[pkg-bacula-devel] Does the mtx package still have an "upstream" maintainer?

James Youngman james at youngman.org
Mon Jun 7 20:35:10 BST 2021

On Mon, Jun 7, 2021 at 1:32 PM Will Sutton <will at sutton-family.org> wrote:
> 1) My repo is based on the latest stable. At this stage, I think we create branches for each distro that has their own patches, and slowly work through them merging into one main.

My  concern about a branch-per-distro approach is that it's complexity
taken on at the beginning to (I suppose) avoid a problem that I'm not
sure we know we have.   Given the length of time distributions can
take between releases, those branches may live longer than we prefer.

If we were to offer a branch per distribution, I'd end up with a lot
of VMs to manage just to regression-test commits to each branch.   I'm
not familiar enough (yet) with LIO to know how complex it would be to
plumb my actual library hardware through to each VM in order to run
the tests.   Right now this sounds to me like an avoidable complexity.
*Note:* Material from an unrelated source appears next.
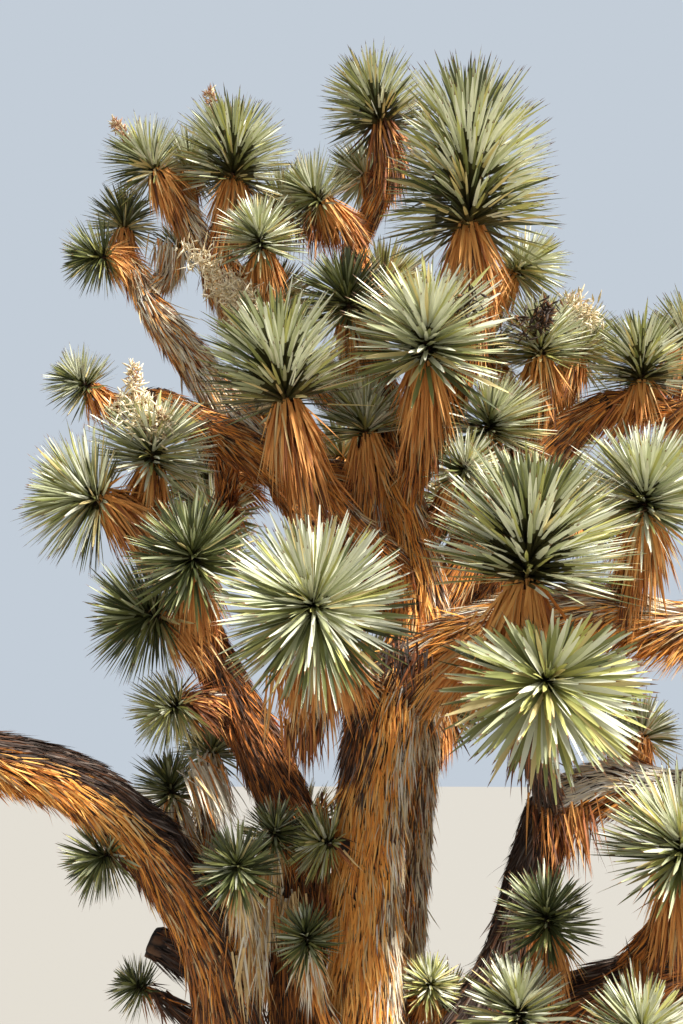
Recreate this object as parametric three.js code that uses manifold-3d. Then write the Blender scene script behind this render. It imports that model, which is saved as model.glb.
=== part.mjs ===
// A Joshua tree: several stems from one root, thatched with their own dead leaves, and a spiky head of
// sword-shaped leaves at the end of every branchlet. Dry flower stalks stand on some of the heads.
//
// Millimetres, +Z up. The origin is the middle of the flat cut at ground level. The usual view looks
// along +Y, so -Y is the front, and +X is to the right.
import * as THREE from "three";
import { ConvexGeometry } from "three/addons/geometries/ConvexGeometry.js";
import { mergeVertices } from "three/addons/utils/BufferGeometryUtils.js";
import Module from "manifold-3d";

const wasm = await Module();
wasm.setup();

// Sizes that drive every limb and head.
const CLEARANCE = 0.3; // left between a piece and what carries it
const LIMB_SIDES = 7;
const RING_SPACING = 210; // along a limb
const BRANCHLET_SIDES = 5;
const BRANCHLET_GIRTH = 46; // radius of a branchlet's old part, thatch included
const COLUMN = 60; // length of stem that bears a head's living leaves
const STEM_START = 0.35; // a branchlet's curve holds to its first and last way this far,
const STEM_END = 0.45; // as shares of its length
const SKIRT_LENGTH = 0.62; // the skirt of dead leaves under a head, as a share of its leaf's length
const SKIRT_SHARE = 0.6; // the most of its branchlet that a skirt covers
const HEM_LENGTH = 1.15; // where the branchlet is thin again below the hem, in lengths of the skirt
const SKIRT_GIRTH = 0.34; // radius of the skirt at its hem and at the neck, as shares of the leaf
const NECK_GIRTH = 0.13;
const CORE_GIRTH = 0.29; // the dense middle of a head, that its leaves stand out of
const CORE_LIFT = 0.7; // how far above the neck the column starts, in radii of the core
const CORNER_SPACING = 15; // millimetres of leaf for each corner of the core
const COLUMN_WEIGHT = 0.6; // how much a millimetre of column counts beside one of leaf
const FEWEST_CORNERS = 12;
const OLDEST_LEAF = THREE.MathUtils.degToRad(128); // how far a leaf leans from the head's axis
const GROWN_LEAF = THREE.MathUtils.degToRad(45); // leaves that lean less are young and shorter
const YOUNG_LENGTH = 0.75;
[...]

Distributions are better placed to manage patches than we are to
manage a branch per distribution, I suspect.

> 2) I think given the age and maturity of this project, we don't need very many other maintainers. In fact, adding too many may invite a "too many cooks in the kitchen" scenario.

I'm not suggesting adding maintainers for the sake of it.   I'd rather
start with N maintainers than with N divergent implementations.  It's
easier to achieve consensus among N people than it is to merge N
separate projects.  Personally I've worked on open source projects
with as many as 6 maintainers without any "too many cooks" problems
that I recall.

> 3) I agree on the "next" or "dev" branch, the question is what features are desired, or what problems need to be addressed? I'm not saying its fine as is, but I'm not seeing many complaints either. I'm not sure how to show signs of life, other than reaching out to distro maintainers and getting their repos pointed to the right place.
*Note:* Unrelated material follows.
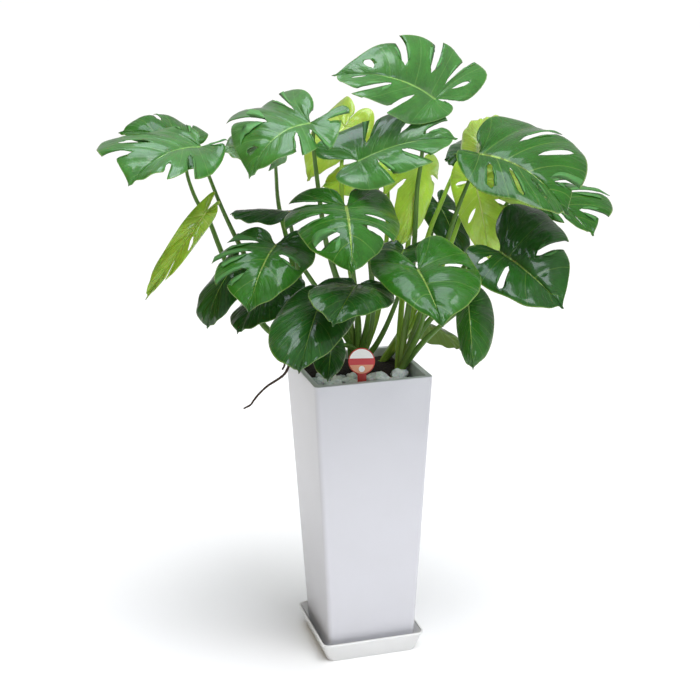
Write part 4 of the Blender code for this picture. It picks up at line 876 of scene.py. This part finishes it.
def outward(v, reach):
    """How far out a row lies in a lobe that ends at reach."""
    return v if v <= INNER else INNER + (v - INNER)*(reach - INNER)/(1.0 - INNER)


def quilt(veins, s):
    """The bulge between two neighbouring veins, 0 on each vein; and their distance apart."""
    bounds = [SINUS - 0.06] + veins + [1.0]
    for a, b in zip(bounds, bounds[1:]):
        if a <= s <= b:
            t = (s - a)/(b - a)
            return (4*t*(1 - t))**0.8, b - a
    return 0.0, 0.0


def raised_points(item, axes, half, columns, veins, quilting):
    """The upper face of one half, with its quilting, creases and rolled rim, as points by
    column, side of a gap and row."""
    normal = axes[3]
    scale, seed, frill = item["scale"], item["seed"], item["frill"]
    width = item["halves"][half][0]
    table = {}
    for j, s, side, gap in columns:
        reach = fine_reach(item, half, s, side)*(1.0 + frill*math.sin(27.0*s + seed))
        bulge, apart = quilt(veins, s)
        tipward = min(1.0, (1.0 - s)/0.05)
        ribbed = max(0.0, min(1.0, (s - BASAL)/0.06))
        for i, v in enumerate(FINE_ROWS):
            spread = gap_half(gap, v) if gap else 0.0
            point = blade_point(item, axes, half, s + side*spread, outward(v, reach))
            rise = quilting*apart*2.2*width*bulge*math.sin(math.pi*v**0.6)
            crease = CREASE*v*noise.noise(Vector((19.0*s + seed, 5.5*v + half*9.0, seed)))
            flutter = FLUTTER*scale*v*noise.noise(Vector((3.1*s + seed, 1.7*v + half*5.0, seed)))
            ripple = RIPPLE*v*v*math.sin(38.0*s + seed) + 0.05*frill*v*math.sin(75.0*s + seed)
            groove = RIB_GROOVE*scale*math.exp(-(v/0.045)**2)*ribbed
            roll = RIM_ROLL*max(0.0, (v - 0.86)/0.14)**2
            table[j, side, i] = point + normal*(
                (rise + crease + flutter + ripple - groove - roll)*tipward)
    return table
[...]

I would say that mostly feature planning for "next" is a question for
later.  That is, having no specific plans right now for "next" is not
a problem.  The one thing I'm aware of now that comes under this
heading is probably paging support (i.e. querying slots in batches to
avoid problems with long responses from large libraries).

> 4) I may be biased in this one, but given the infrequency that MTX needs to be updated, coupled with its niche audience, I don't think we need to go through the hassle of creating an infrastructure, especially since there is an "Invite a collaborator" option on github. I'm not planning on dying any time soon, nor do I have any extreme sports hobbies. If I drop off the face of the earth, the community can always find another solution.
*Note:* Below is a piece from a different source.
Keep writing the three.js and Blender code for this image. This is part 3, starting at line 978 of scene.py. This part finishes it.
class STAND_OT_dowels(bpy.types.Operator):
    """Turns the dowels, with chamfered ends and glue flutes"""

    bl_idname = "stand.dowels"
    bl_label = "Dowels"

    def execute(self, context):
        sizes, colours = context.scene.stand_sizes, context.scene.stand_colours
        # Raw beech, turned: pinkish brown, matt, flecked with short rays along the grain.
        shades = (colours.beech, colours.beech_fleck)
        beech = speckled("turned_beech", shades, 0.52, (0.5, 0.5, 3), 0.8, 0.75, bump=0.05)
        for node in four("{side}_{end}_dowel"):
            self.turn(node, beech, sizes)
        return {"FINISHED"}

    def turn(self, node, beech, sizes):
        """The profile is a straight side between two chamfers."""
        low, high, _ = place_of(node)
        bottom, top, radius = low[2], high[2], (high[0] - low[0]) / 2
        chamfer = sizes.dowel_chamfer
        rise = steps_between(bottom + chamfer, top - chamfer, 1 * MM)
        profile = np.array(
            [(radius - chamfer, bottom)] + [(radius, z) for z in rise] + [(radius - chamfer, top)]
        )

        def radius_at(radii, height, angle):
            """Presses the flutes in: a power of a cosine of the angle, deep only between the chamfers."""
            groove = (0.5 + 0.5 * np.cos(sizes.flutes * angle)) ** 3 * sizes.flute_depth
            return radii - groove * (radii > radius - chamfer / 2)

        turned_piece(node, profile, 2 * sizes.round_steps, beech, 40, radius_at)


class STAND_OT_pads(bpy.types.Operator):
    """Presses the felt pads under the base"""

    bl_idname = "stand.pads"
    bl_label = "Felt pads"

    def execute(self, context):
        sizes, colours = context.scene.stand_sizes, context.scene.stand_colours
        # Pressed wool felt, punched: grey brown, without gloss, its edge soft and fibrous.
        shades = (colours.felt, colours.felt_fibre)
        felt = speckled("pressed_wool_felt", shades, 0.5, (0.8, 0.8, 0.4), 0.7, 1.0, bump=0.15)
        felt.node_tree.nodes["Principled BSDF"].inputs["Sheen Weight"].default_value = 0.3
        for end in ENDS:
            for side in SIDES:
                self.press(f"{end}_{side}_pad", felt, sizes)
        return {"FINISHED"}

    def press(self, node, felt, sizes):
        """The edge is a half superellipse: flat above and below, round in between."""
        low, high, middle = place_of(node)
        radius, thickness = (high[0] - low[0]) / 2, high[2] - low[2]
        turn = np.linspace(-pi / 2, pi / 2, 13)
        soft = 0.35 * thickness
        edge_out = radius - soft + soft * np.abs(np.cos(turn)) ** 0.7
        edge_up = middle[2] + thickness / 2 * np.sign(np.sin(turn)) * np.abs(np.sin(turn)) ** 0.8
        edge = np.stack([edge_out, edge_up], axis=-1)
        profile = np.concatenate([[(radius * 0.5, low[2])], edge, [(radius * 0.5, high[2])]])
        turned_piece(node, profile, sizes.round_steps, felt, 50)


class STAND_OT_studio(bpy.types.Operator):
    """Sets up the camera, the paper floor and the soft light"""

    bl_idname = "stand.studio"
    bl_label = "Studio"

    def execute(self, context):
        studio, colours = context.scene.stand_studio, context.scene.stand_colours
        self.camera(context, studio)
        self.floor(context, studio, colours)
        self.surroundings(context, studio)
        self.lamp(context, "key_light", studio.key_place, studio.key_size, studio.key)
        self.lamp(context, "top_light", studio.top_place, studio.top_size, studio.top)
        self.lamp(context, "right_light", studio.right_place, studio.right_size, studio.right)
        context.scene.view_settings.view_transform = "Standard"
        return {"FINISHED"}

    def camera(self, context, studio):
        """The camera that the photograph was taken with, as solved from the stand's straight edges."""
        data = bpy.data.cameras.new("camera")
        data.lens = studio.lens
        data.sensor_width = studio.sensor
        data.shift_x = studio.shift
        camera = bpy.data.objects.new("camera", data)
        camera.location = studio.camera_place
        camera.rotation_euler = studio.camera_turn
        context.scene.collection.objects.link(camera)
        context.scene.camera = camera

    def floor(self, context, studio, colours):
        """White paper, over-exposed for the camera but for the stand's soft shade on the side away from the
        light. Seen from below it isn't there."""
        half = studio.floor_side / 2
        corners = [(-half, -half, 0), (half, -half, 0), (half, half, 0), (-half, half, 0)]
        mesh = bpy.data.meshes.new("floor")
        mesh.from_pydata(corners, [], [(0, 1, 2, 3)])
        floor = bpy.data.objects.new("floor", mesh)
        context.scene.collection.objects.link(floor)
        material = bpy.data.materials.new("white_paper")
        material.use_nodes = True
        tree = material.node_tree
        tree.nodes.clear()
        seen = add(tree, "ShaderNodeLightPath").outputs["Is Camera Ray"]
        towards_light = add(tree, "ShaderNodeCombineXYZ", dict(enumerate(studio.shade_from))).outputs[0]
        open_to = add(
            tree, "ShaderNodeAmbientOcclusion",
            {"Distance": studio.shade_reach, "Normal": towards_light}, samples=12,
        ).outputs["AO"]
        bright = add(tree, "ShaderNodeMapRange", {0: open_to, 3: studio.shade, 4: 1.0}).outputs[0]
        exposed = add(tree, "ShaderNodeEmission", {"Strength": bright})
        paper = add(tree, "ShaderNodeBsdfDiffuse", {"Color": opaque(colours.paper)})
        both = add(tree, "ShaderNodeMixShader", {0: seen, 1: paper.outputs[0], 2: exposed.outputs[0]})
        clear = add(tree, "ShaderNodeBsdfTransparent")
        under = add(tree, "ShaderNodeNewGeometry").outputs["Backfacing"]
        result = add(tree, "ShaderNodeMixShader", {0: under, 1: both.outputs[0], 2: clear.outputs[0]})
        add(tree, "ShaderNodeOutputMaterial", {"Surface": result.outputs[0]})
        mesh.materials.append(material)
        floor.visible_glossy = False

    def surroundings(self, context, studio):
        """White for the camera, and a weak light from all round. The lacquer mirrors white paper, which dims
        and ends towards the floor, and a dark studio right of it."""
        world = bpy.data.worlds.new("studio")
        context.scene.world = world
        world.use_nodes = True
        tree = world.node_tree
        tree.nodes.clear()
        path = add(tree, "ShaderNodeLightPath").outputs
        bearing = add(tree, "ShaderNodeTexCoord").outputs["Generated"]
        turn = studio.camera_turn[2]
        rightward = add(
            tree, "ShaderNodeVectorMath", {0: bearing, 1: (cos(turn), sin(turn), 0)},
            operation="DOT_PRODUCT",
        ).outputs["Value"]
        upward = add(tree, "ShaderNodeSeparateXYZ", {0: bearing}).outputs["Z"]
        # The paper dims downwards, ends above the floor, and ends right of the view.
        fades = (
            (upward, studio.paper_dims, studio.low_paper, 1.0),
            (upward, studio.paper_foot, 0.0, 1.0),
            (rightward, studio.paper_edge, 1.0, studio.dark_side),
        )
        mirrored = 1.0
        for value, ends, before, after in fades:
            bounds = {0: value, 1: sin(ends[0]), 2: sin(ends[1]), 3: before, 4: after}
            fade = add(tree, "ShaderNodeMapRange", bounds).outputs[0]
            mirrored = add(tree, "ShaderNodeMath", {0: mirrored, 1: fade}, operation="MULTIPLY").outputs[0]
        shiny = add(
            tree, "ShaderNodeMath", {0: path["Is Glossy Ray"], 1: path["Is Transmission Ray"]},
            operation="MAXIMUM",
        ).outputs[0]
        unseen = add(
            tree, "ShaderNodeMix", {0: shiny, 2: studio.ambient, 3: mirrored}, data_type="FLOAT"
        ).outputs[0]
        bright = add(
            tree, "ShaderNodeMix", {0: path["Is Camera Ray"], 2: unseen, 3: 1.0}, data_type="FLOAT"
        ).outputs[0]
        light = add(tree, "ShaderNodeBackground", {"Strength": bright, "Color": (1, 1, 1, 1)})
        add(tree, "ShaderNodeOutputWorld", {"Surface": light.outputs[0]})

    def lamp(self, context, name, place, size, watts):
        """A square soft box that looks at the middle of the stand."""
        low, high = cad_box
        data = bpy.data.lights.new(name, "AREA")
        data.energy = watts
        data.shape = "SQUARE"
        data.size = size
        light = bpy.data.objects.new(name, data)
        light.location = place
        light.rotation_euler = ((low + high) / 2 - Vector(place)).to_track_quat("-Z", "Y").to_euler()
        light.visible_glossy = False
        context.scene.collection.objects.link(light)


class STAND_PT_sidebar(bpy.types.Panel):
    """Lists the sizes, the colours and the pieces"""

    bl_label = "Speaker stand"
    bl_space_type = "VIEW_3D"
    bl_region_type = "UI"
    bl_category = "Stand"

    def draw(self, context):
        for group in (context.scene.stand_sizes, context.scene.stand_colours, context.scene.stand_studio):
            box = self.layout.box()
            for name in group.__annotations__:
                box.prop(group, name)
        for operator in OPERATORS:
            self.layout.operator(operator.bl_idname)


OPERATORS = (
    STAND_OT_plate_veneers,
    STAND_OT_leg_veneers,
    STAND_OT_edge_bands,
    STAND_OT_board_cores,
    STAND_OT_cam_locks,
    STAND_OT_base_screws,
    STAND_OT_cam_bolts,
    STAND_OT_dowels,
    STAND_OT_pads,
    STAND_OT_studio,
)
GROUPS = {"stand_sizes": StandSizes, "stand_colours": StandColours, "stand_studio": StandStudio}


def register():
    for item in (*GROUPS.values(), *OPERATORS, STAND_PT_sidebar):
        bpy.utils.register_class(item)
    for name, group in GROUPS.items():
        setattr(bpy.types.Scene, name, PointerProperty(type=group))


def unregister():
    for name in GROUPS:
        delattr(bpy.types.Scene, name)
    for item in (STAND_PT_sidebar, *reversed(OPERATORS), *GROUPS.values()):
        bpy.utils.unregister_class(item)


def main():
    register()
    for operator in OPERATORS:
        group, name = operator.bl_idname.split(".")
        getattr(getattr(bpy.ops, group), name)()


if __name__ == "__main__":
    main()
We're facing exactly this situation right now.  We have an existing
maintainer who, as far as I can tell, gives every appearance of having
dropped off the face of the Earth.   I'm sure that when he started as
maintainer, Robert would have said he didn't expect to drop off the
face of the Earth either.  Two of the other free software projects I
already maintain I've ended up maintaining because the prior
maintainer in one case did figuratively drop off the face of the Earth
and in the other abandoned the project.

For me the whole point of the exercise is to rescue the project from
its current state and fix things up so that there isn't a single point
of failure any more.

> 5) We should not change the name at all. MTX is well known, well documented, and changing the name risks turning people off from all the very good documentation and examples already present online.

I agree.

> 6) Discussion is easy. It happens on the repo. No where else. Maybe an IRC channel. We should assume that the people that use this software are technically competent given the cost and complexity of the equipment.

Not sure I understand what you mean by "on the repo" here.

> a) I think if we need more testing, we should reach out to major corporate partners. Again though, I'm of the opinion that no news is good news. I think most large libraries operate the same way, there is a changer device, and an arbitrary number of read/write devices.